Writing off of loans

Within many corporate structures there are a multitude of inter-company loan accounts. These loan accounts often arise either through funding being provided by one company to another or in circumstances where, for example, a company provides services or sells goods to another company and the consideration remains outstanding on loan account.

Often such loan accounts are written off, particularly in circumstances where the borrower is not able to repay the loan or, in a group context where the group wishes to clean up its inter-group transactions.

Debt is also written off in many other circumstances such as when it is not able to be repaid by the borrower.

On the basis that the loans are interest-bearing, the provisions of section 24J of the Income Tax Act must be considered.

  1. A gain on redemption of the loan will arise for the borrower upon the waiver of the loan.
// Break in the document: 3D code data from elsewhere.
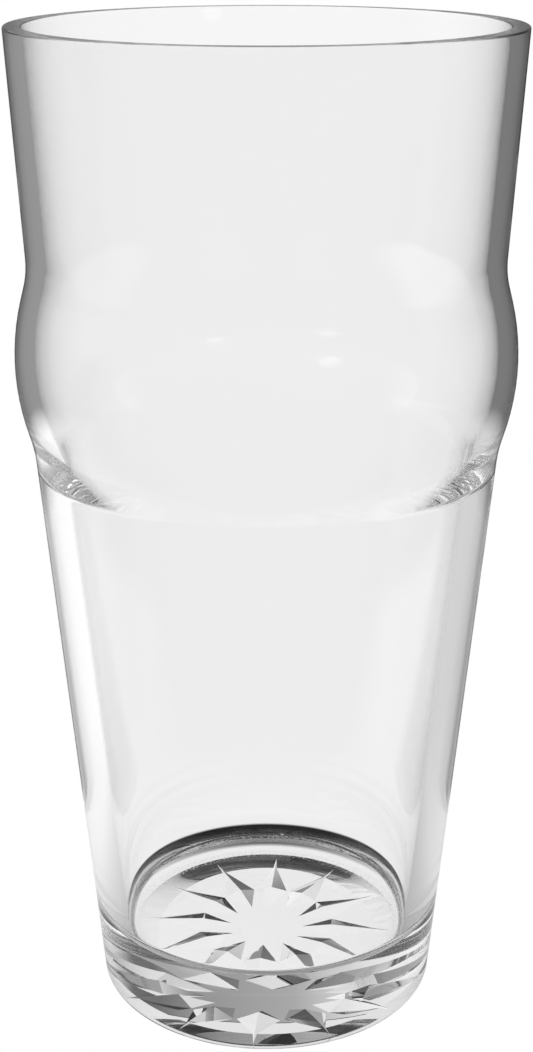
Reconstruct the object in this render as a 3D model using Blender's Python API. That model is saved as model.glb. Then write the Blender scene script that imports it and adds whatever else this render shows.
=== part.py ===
"""A pressed glass pint tumbler with a bulge below the rim and a star cut in its underside.

The glass is one piece. Its wall is a turned outline: each corner of the outline has a place and a
rounding, and the rounded outline is spun about the Z axis. Twelve mitre cuts then make the star.
Metres, +Z up, origin on the axis at the level that the glass stands on.
"""

import math

import bmesh
import bpy
from mathutils import Matrix, Vector

# Overall sizes
HEIGHT = 0.1696
RIM_RADIUS = 0.0434
BASE_RADIUS = 0.0289

# The outer outline's sharp corners: the bulge's lower end, its widest place and its upper end
SHOULDER_HEIGHT = 0.0987
SHOULDER_RADIUS = 0.0397
CROWN_HEIGHT = 0.1122
CROWN_RADIUS = 0.0442
WAIST_HEIGHT = 0.1284
WAIST_RADIUS = 0.0403

# The radii that round those corners
HEEL_ROUNDING = 0.0023
SHOULDER_ROUNDING = 0.026
CROWN_ROUNDING = 0.040
WAIST_ROUNDING = 0.017

# The wall, measured level. Inside, the bulge starts lower than outside, by the drop
RIM_WALL = 0.0031
LIP_ROUNDING = 0.0004
BULGE_WALL = 0.0033
SHOULDER_WALL = 0.0046
SHOULDER_DROP = 0.004
INNER_SHOULDER_ROUNDING = 0.006
BASE_WALL = 0.0050

# The floor inside, and the shallow recess under it
FLOOR_THICKNESS = 0.0132
FLOOR_ROUNDING = 0.0025
BEARING_LAND = 0.0012
RECESS_DEPTH = 0.00075
RECESS_SLOPE = 0.0056

# The star: kite-shaped cuts, each deepest where it is widest, that end on the recess's slope
STAR_RAYS = 12
STAR_TURN = math.radians(-5)
STAR_MARGIN = 0.0016
STAR_CENTRE_RADIUS = 0.0065
STAR_WIDEST_SHARE = 0.305
STAR_WIDTH = 0.0058
STAR_DEPTH = 0.0016
CUTTER_OVERRUN = 0.00005

# Facets
SPIN_STEPS = 64
ARC_STEP = math.radians(20)
LEAST_ARC_STEPS = 4
SAME_POINT = 1e-7
SHARP_ANGLE = math.radians(30)

GLASS_COLOUR = (0.93, 0.95, 0.95, 1.0)
GLASS_ROUGHNESS = 0.02
GLASS_IOR = 1.5


def turn_at(places, index):
    """How far the outline turns at this corner."""
    back = places[index - 1] - places[index]
    ahead = places[index + 1] - places[index]
    return math.pi - back.angle(ahead)


def reaches(places, roundings):
    """How far each rounding runs along its sides, where two that share a side both fit on it."""
    inner = range(1, len(places) - 1)
    wanted = [0] + [roundings[index] * math.tan(turn_at(places, index) / 2) for index in inner] + [0]
    sides = [(after - before).length for before, after in zip(places, places[1:])]
    room = [side / max(side, wanted[index] + wanted[index + 1]) for index, side in enumerate(sides)]
    return [0] + [wanted[index] * min(room[index - 1], room[index]) for index in inner] + [0]


def corner_arc(places, index, reach):
    """The arc that rounds one corner and starts and ends this far from it."""
    corner = places[index]
    back = (places[index - 1] - corner).normalized()
    ahead = (places[index + 1] - corner).normalized()
    turn = turn_at(places, index)
    radius = reach / math.tan(turn / 2)
    centre = corner + (back + ahead).normalized() * (radius / math.cos(turn / 2))
    arm = corner + back * reach - centre
    side = math.copysign(1, arm.cross(corner - centre))
    steps = max(LEAST_ARC_STEPS, math.ceil(turn / ARC_STEP))
    return [centre + Matrix.Rotation(side * turn * step / steps, 2) @ arm for step in range(steps + 1)]


def rounded(corners):
    """An outline's points, from its corners (radius, height, rounding)."""
    places = [Vector(corner[:2]) for corner in corners]
    reach = reaches(places, [corner[2] for corner in corners])
    points = [places[0]]
    for index in range(1, len(corners) - 1):
        arc = corner_arc(places, index, reach[index]) if reach[index] else [places[index]]
        points += [point for point in arc if (point - points[-1]).length > SAME_POINT]
    return points


def recess_radius():
    """The recess ends here, inside the flat ring that the glass stands on."""
    return BASE_RADIUS - HEEL_ROUNDING - BEARING_LAND


def wall_outline():
    """From the recess, across the ring, up the outside, over the rim and down to the floor's edge."""
    lower_slope = (SHOULDER_RADIUS - BASE_RADIUS) / SHOULDER_HEIGHT
    floor_radius = BASE_RADIUS + lower_slope * FLOOR_THICKNESS - BASE_WALL
    inner_shoulder = SHOULDER_RADIUS - lower_slope * SHOULDER_DROP - SHOULDER_WALL
    return rounded([
        (recess_radius() - RECESS_SLOPE, RECESS_DEPTH, 0),
        (recess_radius(), 0, 0),
        (BASE_RADIUS, 0, HEEL_ROUNDING),
        (SHOULDER_RADIUS, SHOULDER_HEIGHT, SHOULDER_ROUNDING),
        (CROWN_RADIUS, CROWN_HEIGHT, CROWN_ROUNDING),
        (WAIST_RADIUS, WAIST_HEIGHT, WAIST_ROUNDING),
        (RIM_RADIUS, HEIGHT, LIP_ROUNDING),
        (RIM_RADIUS - RIM_WALL, HEIGHT, LIP_ROUNDING),
        (WAIST_RADIUS - BULGE_WALL, WAIST_HEIGHT, WAIST_ROUNDING + BULGE_WALL),
        (CROWN_RADIUS - BULGE_WALL, CROWN_HEIGHT, CROWN_ROUNDING - BULGE_WALL),
        (inner_shoulder, SHOULDER_HEIGHT - SHOULDER_DROP, INNER_SHOULDER_ROUNDING),
        (floor_radius, FLOOR_THICKNESS, FLOOR_ROUNDING),
        (0, FLOOR_THICKNESS, 0),
    ])


def linked(name, form):
    """A new object in the scene that holds this bmesh."""
    bmesh.ops.recalc_face_normals(form, faces=form.faces)
    mesh = bpy.data.meshes.new(name)
    form.to_mesh(mesh)
    form.free()
    obj = bpy.data.objects.new(name, mesh)
    bpy.context.scene.collection.objects.link(obj)
    return obj


def turned_glass():
    """The outline spun about Z, with a flat face across the recess and another across the floor."""
    form = bmesh.new()
    line = [form.verts.new((point.x, 0, point.y)) for point in wall_outline()]
    edges = [form.edges.new(pair) for pair in zip(line, line[1:])]
    bmesh.ops.spin(
        form, geom=line + edges, axis=(0, 0, 1), cent=(0, 0, 0),
        steps=SPIN_STEPS, angle=math.tau, use_merge=True,
    )
    bmesh.ops.holes_fill(form, edges=[edge for edge in form.edges if edge.is_boundary])
    return linked("glass_body", form)


def add_ray(form, angle):
    """One ray's cutter: a kite-based pyramid with its point up, run a little past the recess face."""
    outer = recess_radius() - STAR_MARGIN
    widest = STAR_CENTRE_RADIUS + STAR_WIDEST_SHARE * (outer - STAR_CENTRE_RADIUS)
    apex = Vector((widest, 0, RECESS_DEPTH + STAR_DEPTH))
    kite = [
        Vector((STAR_CENTRE_RADIUS, 0, RECESS_DEPTH)),
        Vector((widest, -STAR_WIDTH / 2, RECESS_DEPTH)),
        Vector((outer, 0, RECESS_DEPTH * STAR_MARGIN / RECESS_SLOPE)),
        Vector((widest, STAR_WIDTH / 2, RECESS_DEPTH)),
    ]
    growth = 1 + CUTTER_OVERRUN / STAR_DEPTH
    turn = Matrix.Rotation(angle, 3, "Z")
    top = form.verts.new(turn @ apex)
    inner, right, tip, left = [form.verts.new(turn @ (apex + growth * (corner - apex))) for corner in kite]
    for face in ((inner, left, right), (right, left, tip)):
        form.faces.new(face)
    for pair in ((inner, right), (right, tip), (tip, left), (left, inner)):
        form.faces.new((*pair, top))


def star_cutter():
    """All the rays, evenly spaced, as one hidden helper."""
    form = bmesh.new()
    for ray in range(STAR_RAYS):
        add_ray(form, STAR_TURN + math.tau * ray / STAR_RAYS)
    cutter = linked("star_cutter", form)
    cutter.hide_render = True
    cutter.display_type = "WIRE"
    return cutter


def clear_glass():
    """Clear, very slightly cool soda-lime glass."""
    material = bpy.data.materials.new("clear_glass")
    material.use_nodes = True
    surface = material.node_tree.nodes["Principled BSDF"]
    surface.inputs["Base Color"].default_value = GLASS_COLOUR
    surface.inputs["Metallic"].default_value = 0
    surface.inputs["Roughness"].default_value = GLASS_ROUGHNESS
    surface.inputs["IOR"].default_value = GLASS_IOR
    surface.inputs["Transmission Weight"].default_value = 1
    return material


def main():
    for obj in list(bpy.data.objects):
        bpy.data.objects.remove(obj)
    glass = turned_glass()
    glass.data.materials.append(clear_glass())
    glass.data.shade_smooth()
    glass.data.set_sharp_from_angle(angle=SHARP_ANGLE)
    cut = glass.modifiers.new("star", "BOOLEAN")
    cut.operation = "DIFFERENCE"
    cut.use_self = True
    cut.object = star_cutter()


main()
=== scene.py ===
"""The looks of a pressed glass pint tumbler, built round its CAD frame: metres, +Z up."""

import math

import bmesh
import bpy
from mathutils import Matrix, Vector


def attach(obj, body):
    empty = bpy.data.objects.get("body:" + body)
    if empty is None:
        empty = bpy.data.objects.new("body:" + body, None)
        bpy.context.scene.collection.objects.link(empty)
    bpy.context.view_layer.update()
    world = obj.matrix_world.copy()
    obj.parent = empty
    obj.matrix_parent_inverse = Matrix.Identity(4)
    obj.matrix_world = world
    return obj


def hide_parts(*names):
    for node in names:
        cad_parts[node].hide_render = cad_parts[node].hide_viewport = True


MM = 0.001

# The outside of the wall, in millimetres. A corner is (radius, height) before it is rounded
BASE_RADIUS = 28.9
SHOULDER = (39.7, 98.7)
CROWN = (44.2, 112.2)
WAIST = (40.3, 128.4)
RIM = (43.4, 169.6)
HEEL_ROUNDING = 2.3
SHOULDER_ROUNDING = 26.0
CROWN_ROUNDING = 40.0
WAIST_ROUNDING = 17.0
LIP_ROUNDING = 0.4

# The wall's thickness, measured level. Inside, the bulge starts lower than outside, by the drop
RIM_WALL = 3.1
BULGE_WALL = 3.3
SHOULDER_WALL = 4.6
BASE_WALL = 5.0
SHOULDER_DROP = 4.0
INNER_SHOULDER_ROUNDING = 6.0

# The floor inside
FLOOR = 13.2
FLOOR_ROUNDING = 2.5

# The underside: a flat ring to stand on, and a shallow recess whose sides slope gently
RING_WIDTH = 1.2
RECESS = BASE_RADIUS - HEEL_ROUNDING - RING_WIDTH
RECESS_SLOPE = 5.6
RECESS_DEPTH = 0.75
RECESS_ROUNDING = 1.0

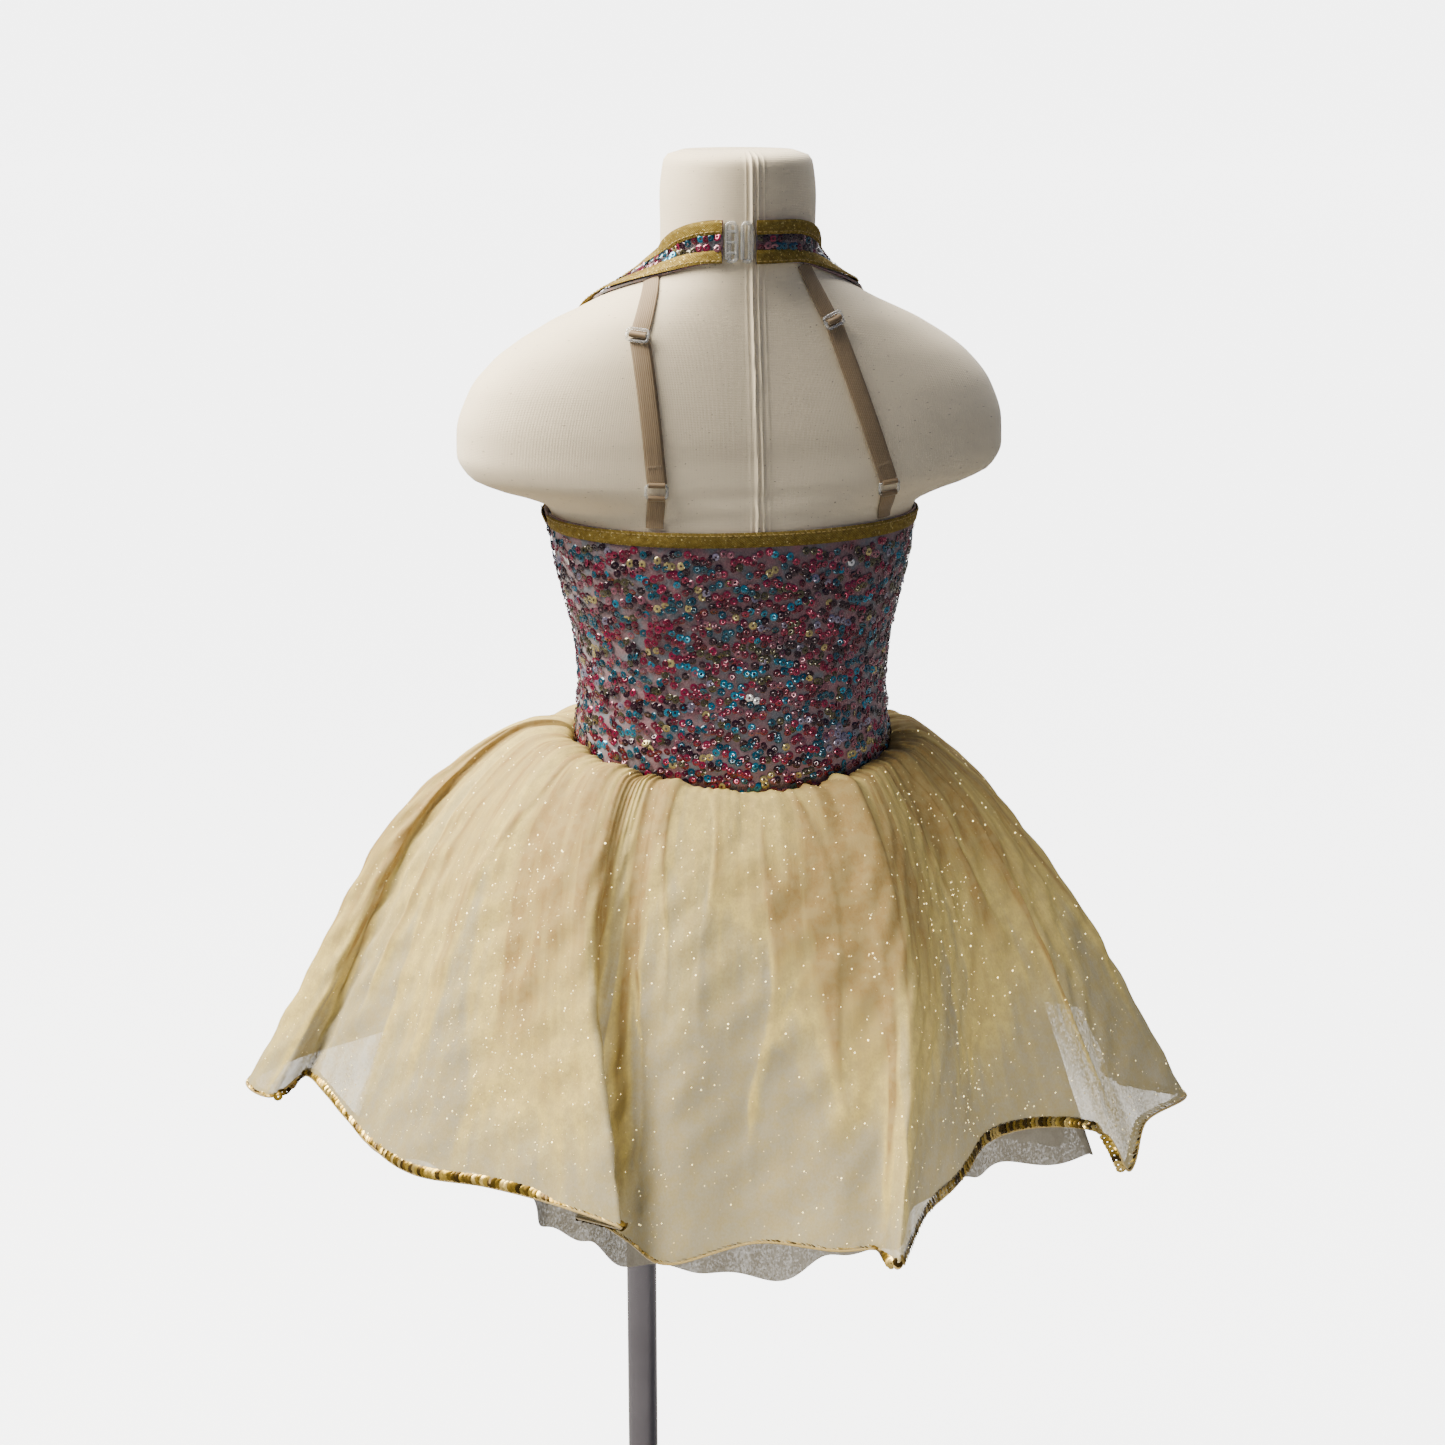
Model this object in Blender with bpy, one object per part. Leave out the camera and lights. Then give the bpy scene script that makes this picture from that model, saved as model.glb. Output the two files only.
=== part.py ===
"""A child's halter dance dress with a gathered tulle skirt, on a limbless dress form and its stand.

Metres, +Z up. The origin is on the floor, below the body's axis. The back of the dress faces +Y,
and a turn round the body is measured from the centre back, towards -X.
"""

import math
from typing import NamedTuple

import bmesh
import bpy
from mathutils import Vector

# Stand
POLE_X = 0.058
POLE_RADIUS = 0.0093
BASE_RADIUS = 0.145
BASE_THICKNESS = 0.008
BASE_EDGE_ROUND = 0.003
BASE_EDGE_STEPS = 3
COLLAR_RADIUS = 0.019
COLLAR_HEIGHT = 0.026
FLANGE_RADIUS = 0.026
FLANGE_HEIGHT = 0.008
ROUND_SIDES = 24

# Gaps and cloth
SEAM_GAP = 0.0003
CLOTH_CLEAR = 0.0009
BINDING_CLEAR = 0.0009
BAND_SEAM_GAP = 0.0009
ARMHOLE_CLEAR = 0.0010
BODICE_WALL = 0.0012
BINDING_WALL = 0.0010
STRAP_CLEAR = 0.0006
STRAP_WALL = 0.0010
TULLE_WALL = 0.0011
NET_WALL = 0.0010
TRIM_WALL = 0.0012

# Dress
BACK_TOP_CENTRE = 0.8150
BACK_TOP_SIDE = 0.8170
BODICE_HEM_SIDE = 0.6730
BODICE_HEM_BACK = 0.6640
BODICE_HEM_FRONT = 0.6680
BINDING_WIDTH = 0.0085
BAND_WIDTH = 0.0240
BAND_BINDING_WIDTH = 0.0078
BAND_MID_HEIGHT = 0.9510
BAND_TILT = 0.0220
BAND_RIGHT_END_TURN = 0.0
BAND_LEFT_END_TURN = 23.0
BAND_LEVEL_TURN = 24.0
BAND_EASED_TURN = 96.0
BAND_FRONT_TURN = 52.0
STRAP_WIDTH = 0.0100
STRAP_END_GAP = 0.0013
TRIM_WIDTH = 0.0065

# Meshes
FORM_COLUMNS = 30
FORM_ROW_STEP = 0.018
NECK_ROW_STEP = 0.0055
NECK_SECTIONS = ("slope", "neck root", "neck base")
PANEL_COLUMNS = 16
PANEL_ROW_STEP = 0.017
ARMHOLE_ROW_STEP = 0.015
BAND_STEPS = 28
BAND_STEPS_TO_CORNER = 6
BAND_CORNER_MARGIN = 14.0
ARMHOLE_BINDING_INSET = 0.45
ARMHOLE_BINDING_STEPS = 3
ARMHOLE_BINDING_END_TURN = 91.0
BACK_BINDING_END_TURN = 89.0
STRAP_STEPS_STUB = 3
STRAP_STEPS_LOWER = 10
STRAP_STEPS_UPPER = 4
COLUMNS_PER_FOLD = 4
NET_COLUMNS = 60
WALK_STEP = 0.003
NUDGE = 1e-4
SHARP_ANGLE = 40.0
CARRIER_NAME = "dress_and_form"


class FormSection(NamedTuple):
    """One level section of the form: a rounded oval, with its middle moved towards the back."""

    name: str
    height: float
    half_width: float
    half_depth: float
    back_shift: float
    squareness: float


FORM_SECTIONS = (
    FormSection("hip end", 0.5600, 0.0960, 0.0790, 0.000, 2.2),
    FormSection("hip", 0.6000, 0.0975, 0.0810, 0.000, 2.2),
    FormSection("high hip", 0.6400, 0.0950, 0.0790, 0.000, 2.2),
    FormSection("seam", 0.6700, 0.0915, 0.0770, 0.000, 2.2),
    FormSection("waist", 0.7080, 0.0885, 0.0745, 0.000, 2.2),
    FormSection("under rib", 0.7390, 0.0905, 0.0745, 0.000, 2.2),
    FormSection("rib", 0.7630, 0.0957, 0.0755, 0.000, 2.2),
    FormSection("chest", 0.7870, 0.1016, 0.0765, 0.000, 2.2),
    FormSection("underarm", 0.8150, 0.1062, 0.0760, 0.000, 2.2),
    FormSection("cap root", 0.8210, 0.1090, 0.0755, 0.000, 2.2),
    FormSection("cap under", 0.8280, 0.1230, 0.0745, 0.001, 2.25),
    FormSection("cap floor", 0.8340, 0.1430, 0.0735, 0.001, 2.3),
    FormSection("cap edge", 0.8400, 0.1545, 0.0725, 0.002, 2.3),
    FormSection("cap", 0.8520, 0.1605, 0.0710, 0.002, 2.3),
    FormSection("cap upper", 0.8660, 0.1600, 0.0690, 0.003, 2.25),
    FormSection("shoulder", 0.8870, 0.1530, 0.0650, 0.004, 2.2),
    FormSection("shoulder slope", 0.9055, 0.1380, 0.0600, 0.006, 2.1),
    FormSection("slope", 0.9244, 0.1100, 0.0550, 0.008, 2.0),
    FormSection("neck root", 0.9409, 0.0755, 0.0505, 0.010, 2.0),
    FormSection("neck base", 0.9560, 0.0520, 0.0475, 0.012, 2.0),
    FormSection("nape", 0.9680, 0.0435, 0.0460, 0.013, 2.0),
    FormSection("neck", 0.9950, 0.0440, 0.0450, 0.014, 2.0),
    FormSection("neck rim", 1.0140, 0.0420, 0.0440, 0.014, 2.0),
    FormSection("neck edge", 1.0195, 0.0380, 0.0400, 0.014, 2.0),
    FormSection("neck top", 1.0210, 0.0310, 0.0330, 0.014, 2.0),
)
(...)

This gain will be deemed to accrue to the borrower for tax purposes in terms of section 24J.
  2. Conversely, a loss on redemption of the loan will arise for the lender upon the waiver of the loan. This will be deemed to have been incurred by the lender for tax purposes in terms of section 24J.

Section 24J(4) only deems such gain or loss to accrue to, or be incurred by, the taxpayer. It must still be determined whether such gain or loss is to be of a capital or a revenue nature.

Generally, unless the taxpayer is a money-lender, an adjusted gain or loss should be capital in nature in which case section 24J should not apply. If the gain or loss is revenue in nature then the lender may obtain a deduction in relation to such loss. Conversely, a gain which is revenue in nature and which has not already been taken into account in terms of section 19 of the Act will be included in the income of the lender.

Finally, section 24J(12) states that section 24J does not apply in respect of a loan, inter-alia, which is repayable on demand. Therefore, if the loan is repayable on demand then no gain or loss arises in terms of the provisions of section 24J of the Act.